If you think he’s not part of the front office, then you’re crazier than one of these animated mascots. At almost 7-feet tall, Clutch is a living, breathing billboard and an extension of the Rocketball brand. As Boudwin pointed out during camp, the ball is in play for 48 minutes in an NBA game, but fans are in their seats for more than two and a half hours.
That’s 150 minutes chockfull of Clutch antics: Dancing, cakes-in-face, stripping down to his skivvies and whatever else the loveable, huggable mammal conjures up.
Even schools like University of Houston-Downtown see the value in Clutch’s camp sending its Gator, Donte Lewis, to learn from the mascot master.
“They want me to learn to be more interactive, like Clutch,” Lewis said.
Blake Bjostad and Jake Hansen made the 500-mile round trip trek from Allen (a northern suburb of Dallas) with their teacher to learn from Clutch. Bjostad and Hansen were the only inflatable mascot (“Big Boy” the Eagle) at camp, wowing the group with their signature headstand.
Last year, one aspiring mascot named Ryan came out sans costume to learn the peculiarities of mascot life. After gaining skill and confidence from camp, Ryan happily returned this year as the Cy-Fair Bobcat with costume in hand.
My favorite part of mascot camp was watching the kids don their own costumes and take cues from Clutch on the sideline. He’d yell prompts like, “show me elated”, “you’re on fire”, “you’re super confident,” for the mascots to act out.
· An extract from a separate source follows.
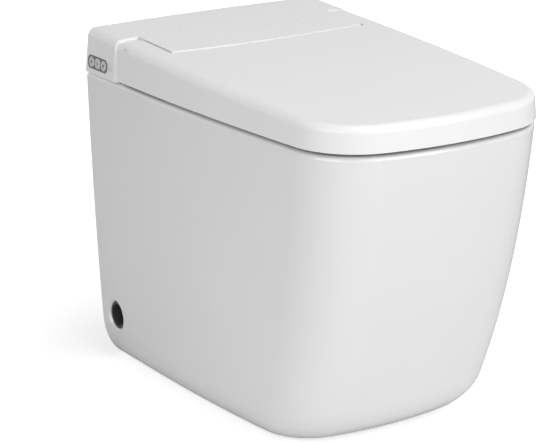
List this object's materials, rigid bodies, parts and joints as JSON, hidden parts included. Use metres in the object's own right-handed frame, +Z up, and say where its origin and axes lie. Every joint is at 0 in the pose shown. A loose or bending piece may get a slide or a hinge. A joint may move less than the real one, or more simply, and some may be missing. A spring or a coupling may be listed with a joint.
{
  "type": "smart toilet with heated seat",
  "caption": "Floor-standing back-to-wall smart toilet with a flush slab lid, heated seat, retractable washing wands, warm-air dryer and push buttons on its side.",
  "frame": {"origin": "on the floor under the middle of the toilet's bounding box", "axes": "+Z up, -Y towards the user in front, +Y towards the wall, +X to the right of someone facing the toilet"},
  "size_m": [0.3831, 0.6094, 0.4904],
  "materials": {
    "china": "gloss glaze",
    "cover_plastic": "gloss",
    "lid_plastic": "gloss",
    "liner_plastic": "satin",
    "seat_plastic": "gloss",
    "panel_plastic": "satin",
    "button_plastic": "satin",
    "smoked_window": "gloss",
    "heater_foil": "matt foil",
    "buffer_rubber": "matt",
    "steel": "brushed",
    "damper_plastic": "matt",
    "inner_plastic": "matt",
    "wand_plastic": "satin",
    "gear_plastic": "matt",
    "motor_can": "plated",
    "brass_fitting": "plated brass",
    "heater_body": "matt",
    "hose_rubber": "matt",
    "pipe_plastic": "satin",
    "power_case": "satin",
    "board": "lacquered board",
    "galvanised": "zinc plated",
    "sleeve_plastic": "matt"
  },
  "bodies": {
    "toilet": {"ceramic_pan": "china", "pan_rim": "china", "pan_bowl": "china", "pan_trap": "china", "pan_outlet": "china", "rear_housing": "cover_plastic", "control_panel": "panel_plastic", "status_window": "smoked_window", "hinge_pins": "steel", "seat_damper": "damper_plastic", "lid_damper": "damper_plastic", "base_plate": "inner_plastic", "housing_screws": "steel", "deck_bolts": "steel", "nozzle_tray": "inner_plastic", "nozzle_motor_rear": "motor_can", "nozzle_motor_front": "motor_can", "nozzle_bezel": "wand_plastic", "dryer_duct": "inner_plastic", "dryer_housing": "inner_plastic", "dryer_motor": "motor_can", "inlet_connector": "brass_fitting", "solenoid_valve": "inner_plastic", "water_heater": "heater_body", "heater_hose": "hose_rubber", "flush_valve": "inner_plastic", "supply_hose": "hose_rubber", "flush_pipe": "pipe_plastic", "spud_seal": "buffer_rubber", "power_supply": "power_case", "control_board": "board", "floor_brackets": "galvanised", "fixing_sleeves": "sleeve_plastic", "fixing_screws": "steel", "floor_bolts": "steel"},
    "seat_unit": {"seat_top": "seat_plastic", "seat_base": "seat_plastic", "seat_heater": "heater_foil", "seat_buffers": "buffer_rubber"},
    "lid_unit": {"lid_shell": "lid_plastic", "lid_liner": "liner_plastic", "lid_buffers": "buffer_rubber"},
    "rear_button": {"button_rear": "button_plastic"},
    "middle_button": {"button_middle": "button_plastic"},
    "front_button": {"button_front": "button_plastic"},
    "rear_wand": {"nozzle_rear": "wand_plastic"},
    "front_wand": {"nozzle_front": "wand_plastic"},
    "rear_pinion": {"pinion_rear": "gear_plastic"},
    "front_pinion": {"pinion_front": "gear_plastic"},
    "fan_wheel": {"dryer_impeller": "gear_plastic"},
    "air_flap": {"dryer_flap": "wand_plastic"}
  },
  "joints": [
    {"name": "seat_hinge", "type": "hinge", "parent": "toilet", "child": "seat_unit", "pos_m": [0, 0.19275, 0.466], "axis": [-1, 0, 0], "range_deg": [0, 96]},
    {"name": "lid_hinge", "type": "hinge", "parent": "seat_unit", "child": "lid_unit", "pos_m": [0, 0.19275, 0.466], "axis": [1, 0, 0], "range_deg": [-100, 0]},
    {"name": "rear_button_press", "type": "slide", "parent": "toilet", "child": "rear_button", "axis": [0.9976, 0, -0.0698], "range_m": [0, 0.0015], "stiffness_N_per_m": 600, "springref_m": -0.001},
    {"name": "middle_button_press", "type": "slide", "parent": "toilet", "child": "middle_button", "axis": [0.9976, 0, -0.0698], "range_m": [0, 0.0015], "stiffness_N_per_m": 600, "springref_m": -0.001},
    {"name": "front_button_press", "type": "slide", "parent": "toilet", "child": "front_button", "axis": [0.9976, 0, -0.0698], "range_m": [0, 0.0015], "stiffness_N_per_m": 600, "springref_m": -0.001},
    {"name": "rear_wand_slide", "type": "slide", "parent": "toilet", "child": "rear_wand", "axis": [0, -0.9272, -0.3746], "range_m": [0, 0.1]},
    {"name": "rear_pinion_spin", "type": "hinge", "parent": "toilet", "child": "rear_pinion", "pos_m": [0, 0.14172, 0.44046], "axis": [-1, 0, 0], "range_deg": [-5, 720]},
    {"name": "front_wand_slide", "type": "slide", "parent": "toilet", "child": "front_wand", "axis": [0, -0.9272, -0.3746], "range_m": [0, 0.1]},
    {"name": "front_pinion_spin", "type": "hinge", "parent": "toilet", "child": "front_pinion", "pos_m": [0, 0.14172, 0.44046], "axis": [-1, 0, 0], "range_deg": [-5, 720]},
    {"name": "fan_spin", "type": "hinge", "parent": "toilet", "child": "fan_wheel", "pos_m": [0, 0.24675, 0.457], "axis": [1, 0, 0], "continuous": true},
    {"name": "air_flap_hinge", "type": "hinge", "parent": "toilet", "child": "air_flap", "pos_m": [0, 0.13564, 0.42507], "axis": [-1, 0, 0], "range_deg": [0, 60], "stiffness_Nm_per_rad": 0.0006, "springref_deg": -17.19}
  ],
  "couplings": [
    {"joint": "rear_pinion_spin", "follows": "rear_wand_slide", "rad_per_m": 125},
    {"joint": "front_pinion_spin", "follows": "front_wand_slide", "rad_per_m": 125}
  ]
}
There were several noteworthy performances:
Clutch’s cue: Show me dead.
Sarah Alcoser’s (aka “Kitty the Bulldog” from John H. Reagan High School) reaction: Turns mascot head around.
Clutch’s cue (to a female mascot): You’re the man!
Female mascot’s reaction: Grabs crotch area then frantically performs a Jersey Shore fist-pump
Clutch’s cue: Show me you have to go to the bathroom. No. 1. But don’t grab yourself!
Multiple mascot’s reactions: Not a thing. No movement.
Clutch’s cue: You just got a phone call. It’s your mother.
Mascot: Hangs up phone.
Tips from the bear
I promised Clutch I wouldn’t reveal all his trade secrets, so here are just a few key components to being a successful, well-rounded mascot I learned:
- Learn the difference between creepy and aggressive (I can imagine this is a key differentiator to being successful).
- Find a good balance in your skits and innuendos as a mascot. It’s difficult to make the masses (adults and kids alike) laugh at the same skit, but think more along the lines of Homer Simpson, not Peter Griffin.
- Don’t wave like a normal person, wave like a cartoon character with your entire body. The costumes absorb motion so every move you make should be exaggerated. If Clutch goes to shake his tail feather, you won’t see anything with that robust costume, so he grabs his 92-inch waist and starts gyrating for fans to really see the movement.
- Like Big Brother, someone is always watching. With more than 18,000 seats in the Toyota Center, Clutch ensures even his break time is part of the game.
- Never let the audience see you partially dressed in costume. “Think of yourself like Superman. You’re either all Clark Kent or all Superman. Never a partial variation of either,” Boudwin explains.
- Don’t make refs the butt of your joke. Ever. (Especially not the overplayed Three Blind Mice piece.)
- My personal favorite – “If your character has a tail, make sure that’s all it’s used for.”
That’s a wrap on mascot camp. As Clutch would say, “Good work. Everyone can take their heads off now.”